|EVFTA could transform Vietnam into a new investment destination for manufacturers, according to Nikkei Asian Review
The article reports that by ratifying the EVFTA Vietnam is the second country in Southeast Asia to enjoy a trade deal with the European bloc, alongside Singapore.
Once the agreement comes into force scheduled for August 2020, a total of 71% of exports from the country to the EU will become duty-free, so will 65% of EU shipments to Vietnam. Furthermore, up to 99% of tariffs will be phased out by Hanoi over the course of the subsequent 10 years, and by Brussels over the next seven years.
With a population of approximately 96 million, Vietnam boasts the third-largest population among the 10-member Association of Southeast Asian Nations. Moreover, its per capita GDP is estimated to be roughly US$3,500 for 2019, topping the $3,000 benchmark that usually sees car and appliance ownerships take off.
The article points out that Hanoi already enjoys plenty of benefits from the EU's preferential tariff scheme, adding that the trade deal will surely make the bloc a bigger buyer of Vietnamese goods, therefore increasing its current share of some 15%.
According to the article, strong growth is anticipated for the apparel and footwear sector, which accounts for roughly 20% of all Vietnamese exports with the country emerging as the world's third-largest apparel exporter following China and Bangladesh.
In addition, local textile companies are gearing up to enter the EU market. Once the deal comes into full effect, the bloc will eliminate tariffs on 77.3% of all textile and apparel exports from Vietnam over the course of the subsequent five years, while removing the remaining 22.7% in the following seven-year period.
Most notably, many local companies operating in the sector claim that their contracts with partners in the EU and the United States have been canceled, delayed, or scaled down in recent months. Indeed, the country’s garment industry reported that all enterprises have been affected by the pandemic, noting that 70% of the members were urged to cut labour force in March, with greater reductions in April and May.
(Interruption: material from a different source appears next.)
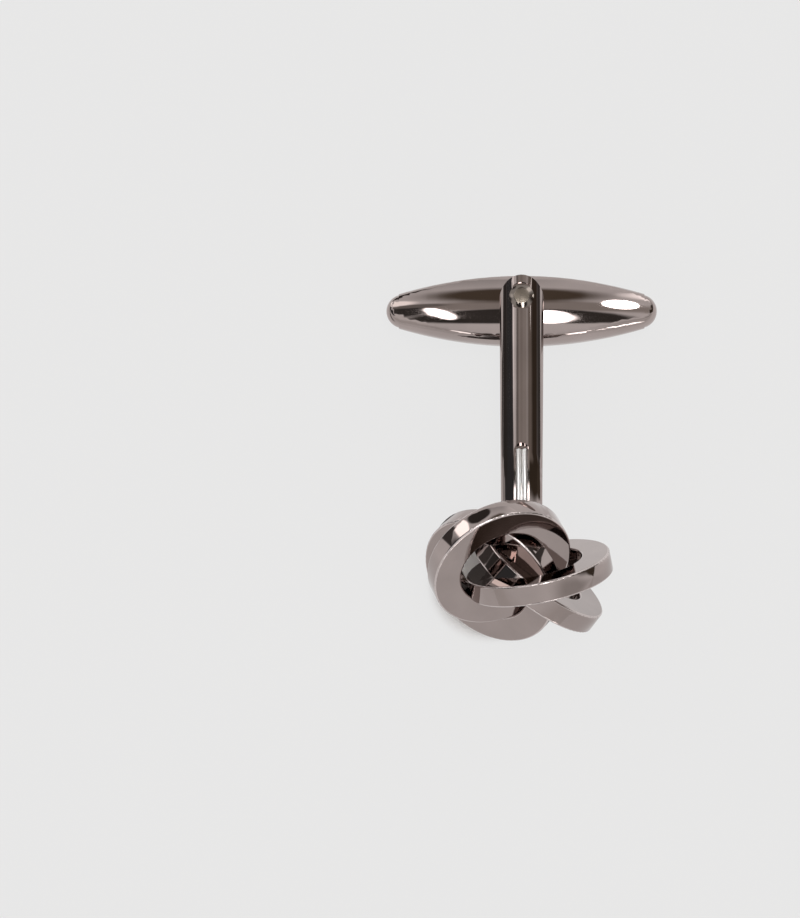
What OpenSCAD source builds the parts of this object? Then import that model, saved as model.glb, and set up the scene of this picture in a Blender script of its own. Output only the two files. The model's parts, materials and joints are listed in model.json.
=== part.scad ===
// Cufflink with a knot of four rings and a swivelling toggle, in millimetres.
// It lies on its knot and on the end of its post. The toggle runs along X, the
// post along Y with the knot in front, and Z is up.

/* [Knot] */
// Outer radius of each ring
ring_r = 5.4; // [5.4:0.1:8]
// Width of the flat bar that the rings are made of
bar_w = 2.1; // [1.6:0.05:2.2]
// Thickness of the bar
bar_t = 1.6; // [1:0.05:1.6]
// Rounding of the bar's edges
bar_edge = 0.16; // [0.05:0.01:0.3]

/* [Post] */
// Distance from the middle of the knot to the toggle's pivot
pivot_reach = 20.3; // [18:0.1:24]
// Width of each arm at the pivot
arm_w = 3.3; // [3.2:0.05:3.6]
// Width of the foot at the hub
foot_w = 3.05; // [2.8:0.05:3.15]
// Thickness of the post over both arms
post_t = 7.3; // [7:0.05:7.6]
// Radius of the rounded outer face of each arm
crest_r = 1.96; // [1.9:0.01:2.4]
// Length of the gap between the arms, below the pivot
gap_reach = 10.8; // [10.6:0.1:11.4]
// Rounding of the corners at the bottom of the gap
gap_corner = 0.8; // [0.4:0.1:1.2]
// Distance from the middle of the knot to where the foot starts to narrow
foot_shoulder = 8; // [7.6:0.1:8.6]
// Radius of the curve that narrows the foot's front
foot_front_curve = 12; // [10:0.5:14]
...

Hopes are therefore growing that the trade deal will provide a much-needed boost to the national economy, which is certain to suffer a slowdown from the 7% growth experienced before the novel coronavirus pandemic. Due to the current global COVID-19 crisis, this year’s target in terms of garment export turnover is US$34 billion, down from US$39 billion last year.
The article emphasises that the EVFTA represents positive news for multinational manufacturers outside of the EU as well. Among Japanese enterprises, apparel companies such as Uniqlo operator Fast Retailing and automakers are seeking to increase shipments from Vietnam to Europe.
The Japanese news publication quotes data from the Vietnamese Government, as saying Hanoi's exports to the EU market reached US$42 billion in 2019, while the bloc's shipments to the country totaled US$15 billion. It says there are high hopes from the Vietnamese side on what benefits the agreement can bring.
The Ministry of Planning and Investment therefore expects national export revenue to the EU to enjoy a rise of 42.7% by 2025, in addition to a boost of 44.37% by 2030 in comparison with the no-deal scenario.
The World Bank projects that the agreement will help to boost Vietnam's GDP by 2.4% and increase exports by 12% by 2030. Tran Tuan Anh, Vietnam’s Minister of Industry and Trade, has said the agreement will speed up the reduction of poverty nationwide.
Most notably, the UK, which is completing the Brexit process, will remain part of the EU trade pact with Vietnam until the end of 2020. UK ambassador to Vietnam Gareth Ward told British companies in a recent online conference that both the UK and Vietnam are working on a bilateral trade deal, with an agreement expected to be reached by the end of the year.
In addition, the country is also part of a free trade partnership known as the Regional Comprehensive Economic Partnership (RCEP), which includes all of Southeast Asia, as well as Australia, China, India, Japan, New Zealand, and the Republic of Korea. Elsewhere, the nation is also seeking a trade deal with Israel, whilst local companies are urging it to begin negotiating an FTA with the US as soon as possible.